▶ _SHORT TASK_
Pull out every line below that contains the word "scene".

Records from a collection:
****************
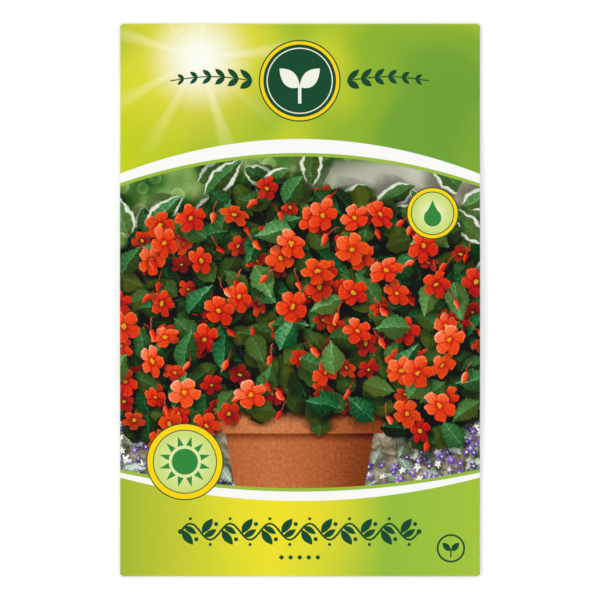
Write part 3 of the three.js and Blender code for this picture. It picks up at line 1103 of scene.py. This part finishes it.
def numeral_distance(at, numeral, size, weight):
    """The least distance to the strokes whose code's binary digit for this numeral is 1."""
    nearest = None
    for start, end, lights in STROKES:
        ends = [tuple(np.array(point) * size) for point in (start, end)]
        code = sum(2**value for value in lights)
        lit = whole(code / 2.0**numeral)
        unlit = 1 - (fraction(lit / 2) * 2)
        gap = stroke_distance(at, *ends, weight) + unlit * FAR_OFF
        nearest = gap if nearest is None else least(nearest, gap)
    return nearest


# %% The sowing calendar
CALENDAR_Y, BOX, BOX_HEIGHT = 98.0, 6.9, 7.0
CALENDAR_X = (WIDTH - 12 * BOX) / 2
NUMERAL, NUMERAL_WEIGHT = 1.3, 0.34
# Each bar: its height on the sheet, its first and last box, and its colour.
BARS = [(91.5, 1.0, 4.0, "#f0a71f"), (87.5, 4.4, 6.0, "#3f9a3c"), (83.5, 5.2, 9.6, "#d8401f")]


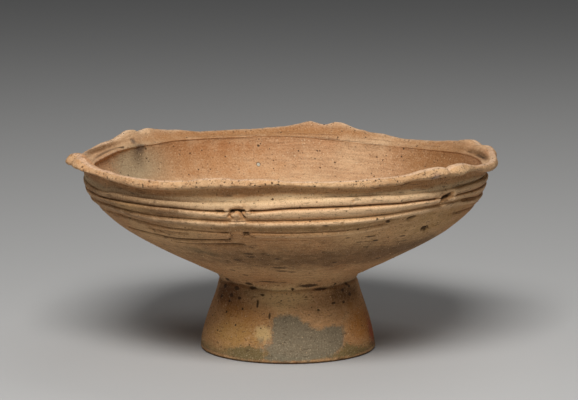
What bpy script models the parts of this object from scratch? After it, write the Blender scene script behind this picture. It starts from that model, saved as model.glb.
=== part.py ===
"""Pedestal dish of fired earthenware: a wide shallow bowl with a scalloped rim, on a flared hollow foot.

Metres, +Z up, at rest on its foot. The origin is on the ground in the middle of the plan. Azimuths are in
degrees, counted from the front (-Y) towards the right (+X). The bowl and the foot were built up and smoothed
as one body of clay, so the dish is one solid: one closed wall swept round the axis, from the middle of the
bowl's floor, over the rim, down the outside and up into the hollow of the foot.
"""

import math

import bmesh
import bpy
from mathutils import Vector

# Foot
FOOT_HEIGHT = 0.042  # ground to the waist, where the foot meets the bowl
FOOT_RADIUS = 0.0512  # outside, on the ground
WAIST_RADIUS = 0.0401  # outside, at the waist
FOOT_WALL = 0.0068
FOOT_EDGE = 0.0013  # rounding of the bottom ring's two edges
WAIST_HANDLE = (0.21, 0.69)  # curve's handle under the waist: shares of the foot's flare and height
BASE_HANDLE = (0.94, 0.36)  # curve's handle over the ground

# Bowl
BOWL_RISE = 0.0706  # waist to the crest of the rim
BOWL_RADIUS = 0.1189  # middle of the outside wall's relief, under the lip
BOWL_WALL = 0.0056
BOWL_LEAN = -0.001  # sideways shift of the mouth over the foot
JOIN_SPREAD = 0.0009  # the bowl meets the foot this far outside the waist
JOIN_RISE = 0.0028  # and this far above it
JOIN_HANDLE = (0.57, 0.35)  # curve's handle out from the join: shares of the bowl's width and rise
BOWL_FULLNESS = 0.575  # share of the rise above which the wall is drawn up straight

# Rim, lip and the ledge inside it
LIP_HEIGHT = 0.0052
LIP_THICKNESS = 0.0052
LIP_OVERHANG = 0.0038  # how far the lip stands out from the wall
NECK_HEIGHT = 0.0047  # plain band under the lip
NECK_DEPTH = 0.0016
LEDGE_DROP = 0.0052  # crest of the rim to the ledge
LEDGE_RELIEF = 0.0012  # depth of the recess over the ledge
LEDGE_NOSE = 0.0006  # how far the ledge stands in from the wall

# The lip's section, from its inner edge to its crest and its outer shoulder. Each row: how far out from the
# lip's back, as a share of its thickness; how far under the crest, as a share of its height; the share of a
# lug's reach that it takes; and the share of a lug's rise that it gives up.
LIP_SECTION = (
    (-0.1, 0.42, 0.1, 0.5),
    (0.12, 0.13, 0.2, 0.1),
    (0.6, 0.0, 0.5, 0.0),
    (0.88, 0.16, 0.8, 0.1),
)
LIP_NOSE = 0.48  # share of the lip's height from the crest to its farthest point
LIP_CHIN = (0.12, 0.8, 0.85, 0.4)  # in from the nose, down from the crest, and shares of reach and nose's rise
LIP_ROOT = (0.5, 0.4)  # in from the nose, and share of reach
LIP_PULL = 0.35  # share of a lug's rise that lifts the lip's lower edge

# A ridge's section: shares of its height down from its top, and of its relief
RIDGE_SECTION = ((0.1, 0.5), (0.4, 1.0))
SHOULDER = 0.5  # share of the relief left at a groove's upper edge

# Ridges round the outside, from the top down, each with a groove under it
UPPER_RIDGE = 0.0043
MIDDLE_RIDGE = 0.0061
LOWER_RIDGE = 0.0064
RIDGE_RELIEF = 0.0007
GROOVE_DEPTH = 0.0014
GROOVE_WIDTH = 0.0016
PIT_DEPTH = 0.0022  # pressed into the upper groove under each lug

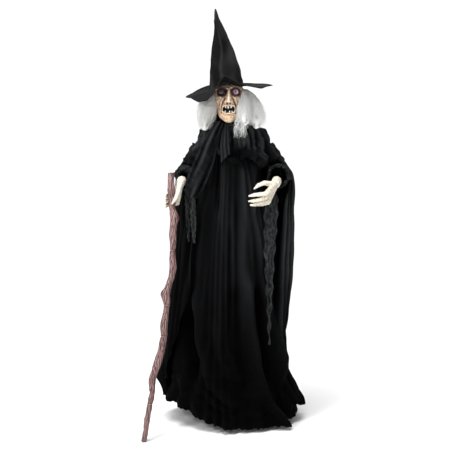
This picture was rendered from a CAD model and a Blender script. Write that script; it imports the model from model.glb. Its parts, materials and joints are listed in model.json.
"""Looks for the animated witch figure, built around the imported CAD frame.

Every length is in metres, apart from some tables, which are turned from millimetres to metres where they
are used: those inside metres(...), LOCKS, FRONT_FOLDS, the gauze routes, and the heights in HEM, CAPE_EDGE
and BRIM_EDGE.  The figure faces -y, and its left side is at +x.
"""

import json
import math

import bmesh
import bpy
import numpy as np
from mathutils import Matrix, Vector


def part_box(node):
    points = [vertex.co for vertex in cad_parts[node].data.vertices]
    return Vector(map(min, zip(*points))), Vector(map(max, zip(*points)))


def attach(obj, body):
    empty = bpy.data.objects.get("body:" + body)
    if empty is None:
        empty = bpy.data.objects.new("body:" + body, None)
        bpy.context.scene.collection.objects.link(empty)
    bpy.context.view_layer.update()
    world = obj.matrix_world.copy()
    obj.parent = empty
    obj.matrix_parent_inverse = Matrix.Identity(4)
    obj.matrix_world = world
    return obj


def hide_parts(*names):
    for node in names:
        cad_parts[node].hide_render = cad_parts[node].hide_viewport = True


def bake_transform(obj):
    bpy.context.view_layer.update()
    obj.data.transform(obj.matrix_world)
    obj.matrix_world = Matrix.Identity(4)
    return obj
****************
▶ _RESPONSE TO THE TASK_
Write part 3 of the three.js and Blender code for this picture. It picks up at line 1103 of scene.py. This part finishes it.
What bpy script models the parts of this object from scratch? After it, write the Blender scene script behind this picture. It starts from that model, saved as model.glb.
        bpy.context.scene.collection.objects.link(empty)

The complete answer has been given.